Unlearning heterosexual dating scripts

Gender norms have taught us that men make the first move. They plan the dates and flirt more assertively, while women do their best to be appealing and playful. 

These sweeping generalisations are outdated. Still, these gender performances (and that's all they really are — culturally determined presentations of so-called 'masculine' and 'feminine' attributes) are hard to break away from, even for those of us who don't subscribe to the biologically determinist model of gender (the idea that the difference between men and women is hardwired through our genes). In relationships with two women, Koch says this leads to a 'teeter tooter' power struggle.

In her 2009 paper entitled "Bisexuals 'Doing Gender' in Romantic Relationships" gender and sexuality researcher Suzanne Pennington, who's an academic at University at Albany, State University, concludes that even in bi relationships where there is flexibility about gender performances: “negotiations are made as to which partner will enact which of the two traditional gender scripts.” She theorised that this happened because bisexuals “must negotiate many unscripted social circumstances” given “the ambiguous social location of bisexuality” that places it as 'not gay enough', but not straight either. 

Essentially, people are so used to falling into a dynamic where one person initiates, that bisexual people can find themselves expecting that from the more "masculine" person in the situation. This research was drawn from a small sample, over a decade ago. Yet gender differences still drive our behaviour, or at least our expectations of others.

"Men are easier to flirt with," Megan reflects. "After all, 'how to flirt with men' is ingrained in pop culture…It's easier to tell when a man is flirting back with you.
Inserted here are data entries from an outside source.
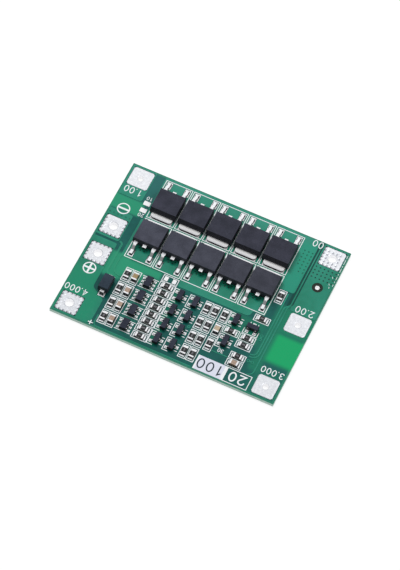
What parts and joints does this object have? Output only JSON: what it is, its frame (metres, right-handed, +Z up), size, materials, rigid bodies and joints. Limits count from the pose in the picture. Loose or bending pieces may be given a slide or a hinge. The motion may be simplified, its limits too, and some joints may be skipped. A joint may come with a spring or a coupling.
{
  "type": "battery management board",
  "caption": "Flat green circuit board with two rows of power transistors, four equal channels of small chips and square soldering terminals along its short edges.",
  "frame": {"origin": "middle of the board in plan, at the undersides of its bottom plates", "axes": "+X along the board, with the output terminals at -X; +Y from the front edge to the edge beside the power transistors; +Z up from the underside to the parts"},
  "size_m": [0.056, 0.045, 0.0035],
  "materials": {
    "laminate": "glossy solder mask over glass laminate",
    "masked_copper": "glossy green mask over copper",
    "white_print": "matt",
    "tinned_land": "bright tin",
    "tinned_terminal": "uneven tin",
    "solder": "bright",
    "power_moulding": "matt",
    "small_moulding": "matt",
    "lead_metal": "matt tin",
    "resistor_chip": "black glaze on white ceramic",
    "chip_metal": "bright tin",
    "capacitor_ceramic": "satin"
  },
  "bodies": {
    "root": {"circuit_board": "laminate", "copper_layer_top": "masked_copper", "copper_layer_bottom": "masked_copper", "legend_print": "white_print", "footprint_lands": "tinned_land", "solder_fillets": "solder", "terminal_tap_0": "tinned_terminal", "terminal_tap_1": "tinned_terminal", "terminal_tap_2": "tinned_terminal", "terminal_tap_3": "tinned_terminal", "terminal_tap_4": "tinned_terminal", "terminal_output_minus": "tinned_terminal", "terminal_output_plus": "tinned_terminal", "mosfet_body_1": "power_moulding", "mosfet_body_2": "power_moulding", "mosfet_body_3": "power_moulding", "mosfet_body_4": "power_moulding", "mosfet_body_5": "power_moulding", "mosfet_body_6": "power_moulding", "mosfet_body_7": "power_moulding", "mosfet_body_8": "power_moulding", "mosfet_body_9": "power_moulding", "mosfet_body_10": "power_moulding", "mosfet_leadframe_1": "lead_metal", "mosfet_leadframe_2": "lead_metal", "mosfet_leadframe_3": "lead_metal", "mosfet_leadframe_4": "lead_metal", "mosfet_leadframe_5": "lead_metal", "mosfet_leadframe_6": "lead_metal", "mosfet_leadframe_7": "lead_metal", "mosfet_leadframe_8": "lead_metal", "mosfet_leadframe_9": "lead_metal", "mosfet_leadframe_10": "lead_metal", "monitor_chip_1": "small_moulding", "monitor_chip_2": "small_moulding", "monitor_chip_3": "small_moulding", "monitor_chip_4": "small_moulding", "monitor_chip_leads_1": "lead_metal", "monitor_chip_leads_2": "lead_metal", "monitor_chip_leads_3": "lead_metal", "monitor_chip_leads_4": "lead_metal", "balance_transistors": "small_moulding", "balance_transistor_leads": "lead_metal", "shift_transistors": "small_moulding", "shift_transistor_leads": "lead_metal", "control_transistors": "small_moulding", "control_transistor_leads": "lead_metal", "supply_resistors": "resistor_chip", "supply_resistor_ends": "chip_metal", "bleed_resistors": "resistor_chip", "bleed_resistor_ends": "chip_metal", "gate_resistors": "resistor_chip", "gate_resistor_ends": "chip_metal", "control_resistors": "resistor_chip", "control_resistor_ends": "chip_metal", "filter_capacitors": "capacitor_ceramic", "filter_capacitor_ends": "chip_metal", "input_diode": "power_moulding", "input_diode_leads": "lead_metal"}
  },
  "joints": []
}
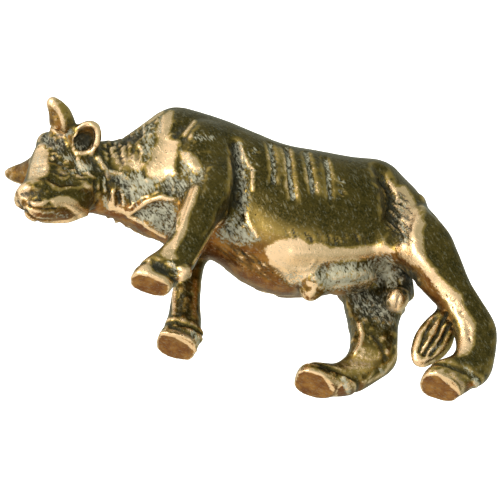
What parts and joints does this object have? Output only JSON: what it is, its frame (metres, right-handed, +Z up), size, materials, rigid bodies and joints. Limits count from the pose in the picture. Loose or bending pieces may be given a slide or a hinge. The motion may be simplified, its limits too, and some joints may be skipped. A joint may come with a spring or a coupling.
{
  "type": "bull figurine",
  "caption": "Small solid brass figurine of a walking bull with lowered, turned head, short horns and a hanging tail tuft, standing on flat soles.",
  "frame": {"origin": "on the standing plane, under the middle of the bounding box", "axes": "-X towards the head, +X towards the rump, -Y the bull's left side, +Z up"},
  "size_m": [0.063, 0.016, 0.0303],
  "materials": {
    "brass": "olive-brown patina, rubbed bright on the raised places"
  },
  "bodies": {
    "root": {"bull": "brass"}
  },
  "joints": []
}
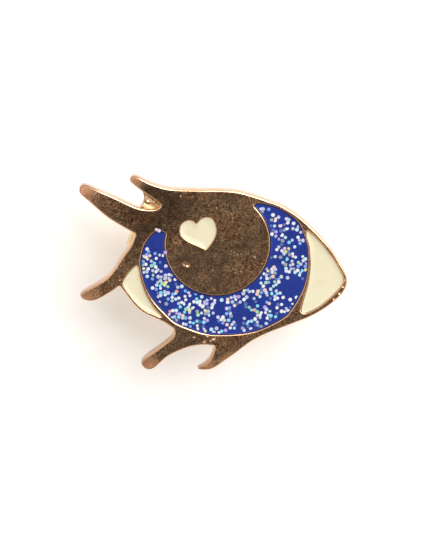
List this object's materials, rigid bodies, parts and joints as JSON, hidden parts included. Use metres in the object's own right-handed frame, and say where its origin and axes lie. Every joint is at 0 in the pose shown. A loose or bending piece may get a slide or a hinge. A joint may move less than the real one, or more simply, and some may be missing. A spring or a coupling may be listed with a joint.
{
  "type": "enamel pin",
  "caption": "Gold-plated enamel pin shaped as an eye with lashes, with a glitter iris; two posts go through cloth into butterfly clutches.",
  "frame": {"origin": "on the plate's flat back, behind the centre of the iris", "axes": "+Z out of the face, +X to the viewer's right across the eye, +Y up on the face; the posts and clutches are on the -Z side"},
  "size_m": [0.0298, 0.0222, 0.0095],
  "materials": {
    "gold_plate": "polished",
    "blue_glitter_enamel": "gloss",
    "cream_enamel": "gloss",
    "post_brass": "gloss",
    "clutch_brass": "gloss"
  },
  "bodies": {
    "pin": {"base_plate": "gold_plate", "enamel_iris": "blue_glitter_enamel", "enamel_white_left": "cream_enamel", "enamel_white_right": "cream_enamel", "enamel_heart": "cream_enamel", "post_left": "post_brass", "post_right": "post_brass"},
    "clutch_left": {"clutch_left_cap": "clutch_brass", "clutch_left_retainer": "clutch_brass"},
    "clutch_left_wing_a": {"clutch_left_wing_a": "clutch_brass"},
    "clutch_left_wing_b": {"clutch_left_wing_b": "clutch_brass"},
    "clutch_right": {"clutch_right_cap": "clutch_brass", "clutch_right_retainer": "clutch_brass"},
    "clutch_right_wing_a": {"clutch_right_wing_a": "clutch_brass"},
    "clutch_right_wing_b": {"clutch_right_wing_b": "clutch_brass"}
  },
  "joints": [
    {"name": "clutch_left_slide", "type": "slide", "parent": "pin", "child": "clutch_left", "axis": [0, 0, -1], "range_m": [0, 0.012]},
    {"name": "clutch_left_wing_a_squeeze", "type": "hinge", "parent": "clutch_left", "child": "clutch_left_wing_a", "pos_m": [-0.0049, 0.00096, -0.004], "axis": [-0.9781, 0.2079, 0], "range_deg": [0, 8], "stiffness_Nm_per_rad": 0.1},
    {"name": "clutch_left_wing_b_squeeze", "type": "hinge", "parent": "clutch_left", "child": "clutch_left_wing_b", "pos_m": [-0.0057, -0.00276, -0.004], "axis": [0.9781, -0.2079, 0], "range_deg": [0, 8], "stiffness_Nm_per_rad": 0.004},
    {"name": "clutch_right_slide", "type": "slide", "parent": "pin", "child": "clutch_right", "axis": [0, 0, -1], "range_m": [0, 0.012]},
    {"name": "clutch_right_wing_a_squeeze", "type": "hinge", "parent": "clutch_right", "child": "clutch_right_wing_a", "pos_m": [0.00737, -0.0035, -0.004], "axis": [0.788, 0.6157, 0], "range_deg": [0, 8], "stiffness_Nm_per_rad": 0.1},
    {"name": "clutch_right_wing_b_squeeze", "type": "hinge", "parent": "clutch_right", "child": "clutch_right_wing_b", "pos_m": [0.00503, -0.0005, -0.004], "axis": [-0.788, -0.6157, 0], "range_deg": [0, 8], "stiffness_Nm_per_rad": 0.004}
  ],
  "couplings": [
    {"joint": "clutch_left_wing_b_squeeze", "follows": "clutch_left_wing_a_squeeze", "ratio": 1},
    {"joint": "clutch_right_wing_b_squeeze", "follows": "clutch_right_wing_a_squeeze", "ratio": 1}
  ]
}
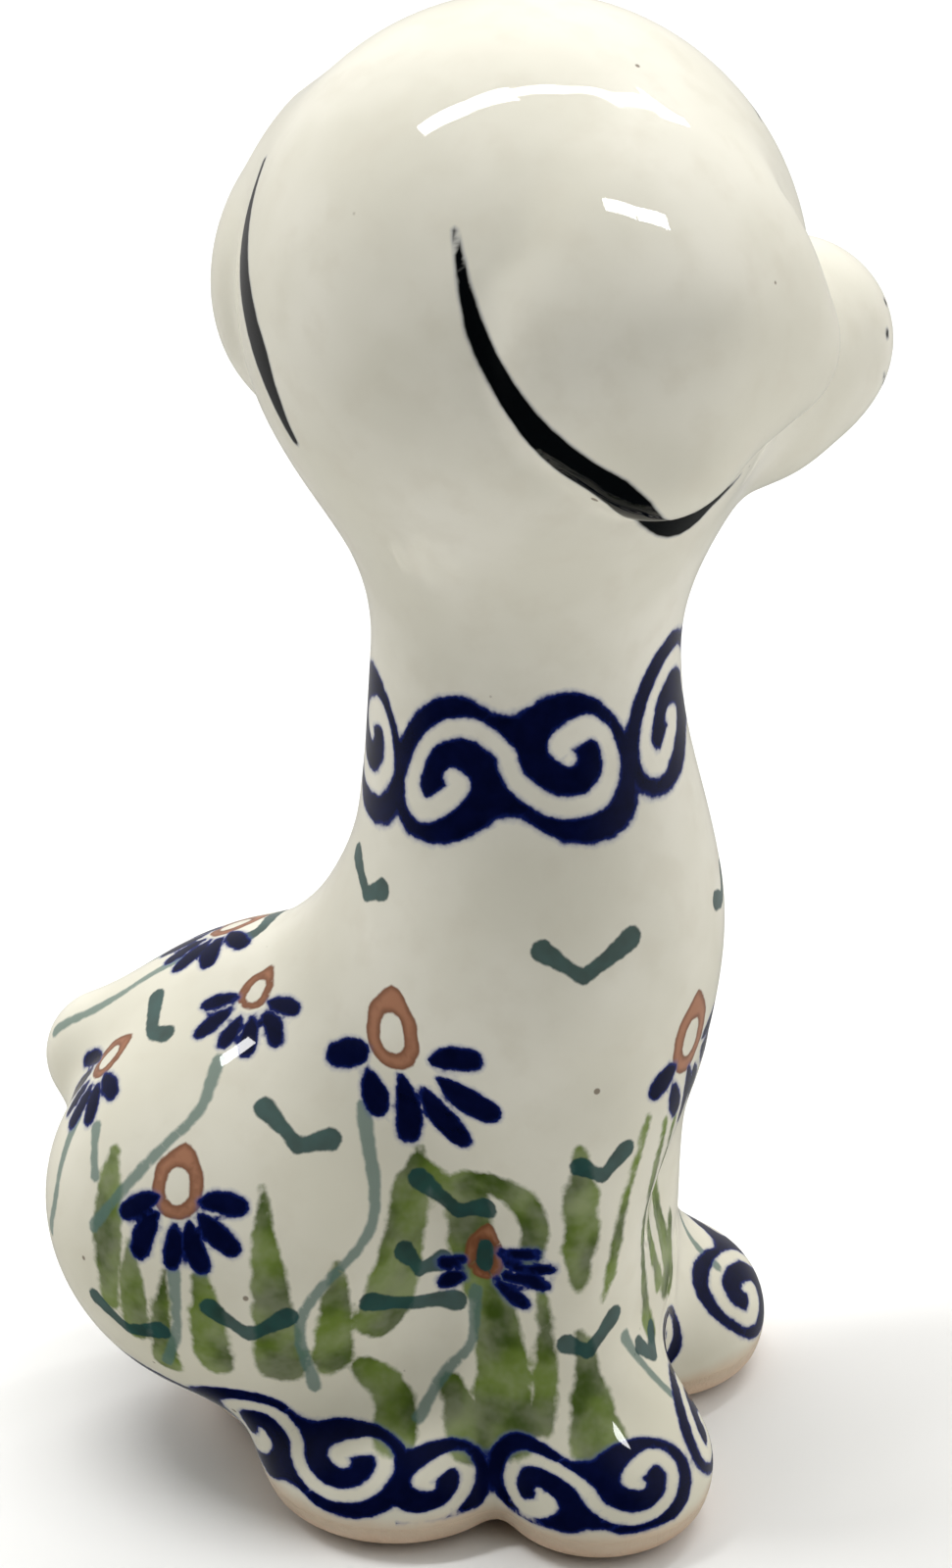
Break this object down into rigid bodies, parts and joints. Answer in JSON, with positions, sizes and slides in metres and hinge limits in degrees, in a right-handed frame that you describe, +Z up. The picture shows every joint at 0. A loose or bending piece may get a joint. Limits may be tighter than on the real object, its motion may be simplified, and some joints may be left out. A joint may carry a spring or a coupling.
{
  "type": "ceramic puppy figurine",
  "caption": "Seated puppy figurine in glazed stoneware, head turned to its left, drop ears, hand-painted flowers, grass and scroll bands, flat unglazed sole.",
  "frame": {"origin": "On the underside of the sole, directly below the axis of the neck", "axes": "+X the way the chest and front paws face, +Y the puppy's left, +Z up"},
  "size_m": [0.085, 0.072, 0.1599],
  "materials": {
    "glazed_body": "glossy clear glaze over cream stoneware with navy, terracotta, teal and green underglaze painting",
    "bare_clay": "matt, fine-grained, unglazed"
  },
  "bodies": {
    "root": {"torso_shell": "glazed_body", "head_shell": "glazed_body", "left_ear": "glazed_body", "right_ear": "glazed_body", "tail": "glazed_body", "left_front_paw": "glazed_body", "right_front_paw": "glazed_body", "left_hind_paw": "glazed_body", "right_hind_paw": "glazed_body", "sole": "bare_clay"}
  },
  "joints": []
}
I'm in my 30s now and still never know if my flirting is being reciprocated by women."

Annie agrees that men and women flirt differently. "Men would flirt or compliment me, or use pick up lines. And I’d go 'No, not me.' And that's all I had to do. Whereas now it's a two-way conversation which is much better," she argues. "There's a lot of depth instantly because you don't have these crutches of societal construction to fall back on."

Annie and her girlfriend threw out the stereotypical 'masc' and 'femme' expectations often placed on queer relationships, choosing instead to just…be two people in a relationship. Not having a script to follow helped Annie feel more at ease, whereas Megan felt more confused. This is reflective of Pennington's conclusion that a "lack of a predetermined script can either be seen as stressful, or freeing."

"Exploring your sexuality is as scary as it is exciting, especially if you've denied that part of yourself for a long time."

Gender can, and does, affect how we flirt and like to be flirted with, but if we take gender out of the equation, who are you? 

As Koch puts it: "What if you are someone who's been taught to be passive and submissive, and just to let someone chase after you, but you've wanted to be the one to ask them on a date, even in a heterosexual relationship, but you don't because you've been told not to? Then you know that you tend to be more of a dominant person. Embrace that."

By being the one to suggest dates, you might find that the woman you're flirting with enjoys being pursued, and you being comfortable taking the lead could be an easy dynamic to fall into. Or vice versa. Or maybe you switch roles. 

Exploring your sexuality is as scary as it is exciting, especially if you've denied that part of yourself for a long time. But women aren't unknowable enigmas. After all, you are a woman, you have female friends, and while everyone is different, you know what kind of flirting comes across badly. Trust yourself to be direct, playful and seductive without being disrespectful or cringey. And don't forget, she's a human before she's a woman.